We did the same last week. Amazing. No reusable bags at the grocery store either. Still waiting on gloves at the gas station.
Apr 7, 2020 at 12:31 am #3640079I do see that the federal government can regulate commerce “among the several states,” and “establish Post Offices and post Roads.”
But then, I don’t think the Founding Fathers anticipated the Internet itself. So not finding the Internet in the Constitution is a straw man.
However, they DID anticipate the value of good communications – aka Post Offices and Post Roads, and I would argue that it is entirely reasonable to extrapolate this by several hundred years, to modern communications. The Internet is not fundamentally different from other forms of communication.
Equally, my impression is that the big carriers are financially larger than many States, so that the States are not in a position to deal with them. Only the Federal government has the strength to do this. That being the case, it should – for the benefit of the people.
Still waiting on gloves at the gas station.
Self-reliance.
Cheers
Apr 7, 2020 at 3:19 am #3640085Kattt – wow – those are truly terrible figures. I sure wouldn’t want to be isolated with that kind of connectivity.
The anti-competitive structure of internet services in the US is puzzling in the land that’s supposed to epitomise free enterprise.

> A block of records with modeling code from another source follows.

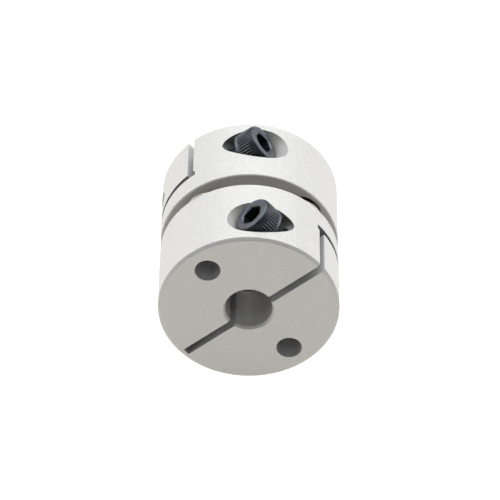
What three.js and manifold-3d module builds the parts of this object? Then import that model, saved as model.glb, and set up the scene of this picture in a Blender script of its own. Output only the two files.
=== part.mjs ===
// Single-disc flexible shaft coupling with two split clamp hubs.
//
// Millimetres, +Z up. The coupling lies on its side: its axis runs along +Y, from the end face
// of hub A at the origin to the end face of hub B. Each hub is built in a local frame of its
// own, with X along its slit, Y along the axis from the end face inwards, and Z along its clamp
// screw, towards the screw's head. The two hubs are the same part, turned end for end.

import * as THREE from 'three';
import { mergeVertices } from 'three/addons/utils/BufferGeometryUtils.js';
import Module from 'manifold-3d';

const wasm = await Module();
wasm.setup();

// Hub body.
const HUB_DIAMETER = 19;
const HUB_LENGTH = 9.1;
const HUB_GAP = 1.6;
const BORE_DIAMETER = 5;
const END_CHAMFER = 0.3;
const GAP_CHAMFER = 0.12;
const BORE_CHAMFER = 0.25;

// Angle of hub A's slit from +X towards +Z. Hub B's slit is its mirror image, a quarter turn on.
const SLIT_ANGLE = Math.PI / 4;

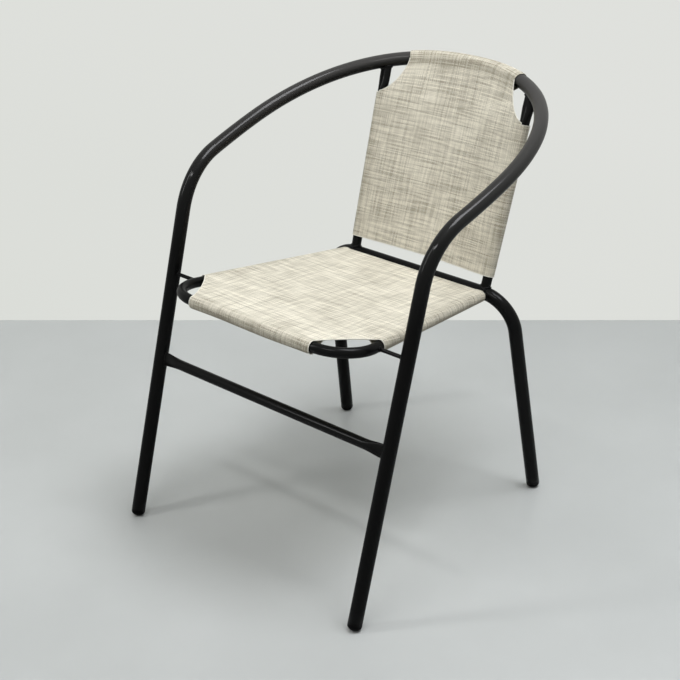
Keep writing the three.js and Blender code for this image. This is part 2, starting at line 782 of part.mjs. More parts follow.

Here in the UK we we have open competition between many providers, with a national policy driven hard by central government. I’m isolating for the duration in a small fishing village and connectivity here ranges from 40 – 70 Mbps depending on how much you want to spend. You guys are paying 3x the UK average for a much worse connection, and 5x the average in South Korea where connectivity is significantly better than the UK.
At times like these, when most of us are reduced to working on the net, the critical importance of good connectivity for rural communities is being cruelly emphasised.
Good access can open up economic and educational opportunities and bring new life to declining communities. The UK has prioritised services to vulnerable areas like the Highlands and Islands, with very positive effects.
You have to fear for the future of rural life in the USA is this issue isn’t addressed.
Apr 7, 2020 at 4:48 am #3640086To paraphrase something from a long time ago.
“there is no life in Upstate New York; just death and taxes”
My brother-in-law on my last visit to Binghamton
EDIT
For clarification I was having a moan about the internet dropping out all the time when trying to send pix home to OzApr 7, 2020 at 8:00 am #3640090“Only the Federal government has the strength to do this.”
“Self-reliance.
Cheers”
Ok.
Apr 7, 2020 at 8:02 am #3640091…and we are 30 miles, as the crow flies, from the hub of the world-Silicon Valley.
Apr 7, 2020 at 10:10 am #3640106“…and we are 30 miles, as the crow flies, from the hub of the world-Silicon Valley.”
I look across S.F. bay and see a small sliver of the oil refineries at Richmond. They snake their way all through the valley there. It’s a major refining hub, taking in gas from ships from all over the world. And we pay the highest prices for gas in the country.
When ‘supply and demand’ doesn’t account for price, capitalists will just shrug and say ‘it’s whatever the market will bear’. When that fails, as with health care pricing, I guess they revert to ‘there will always be winners and losers.”
Apr 7, 2020 at 10:14 am #3640109“The market” isn’t allowed to compete with internet service here. Not even xfinity is allowed in our neck of the woods. One lousy service with no alternatives. Reminds me of DMV or the post office before they had to compete with FedEx and UPS.
Apr 7, 2020 at 10:22 am #3640111As far as the price of gasoline in the Bay Area and California in general, that’s because of taxes and environmental restrictions, which is fine by me. I don’t mind paying extra for that.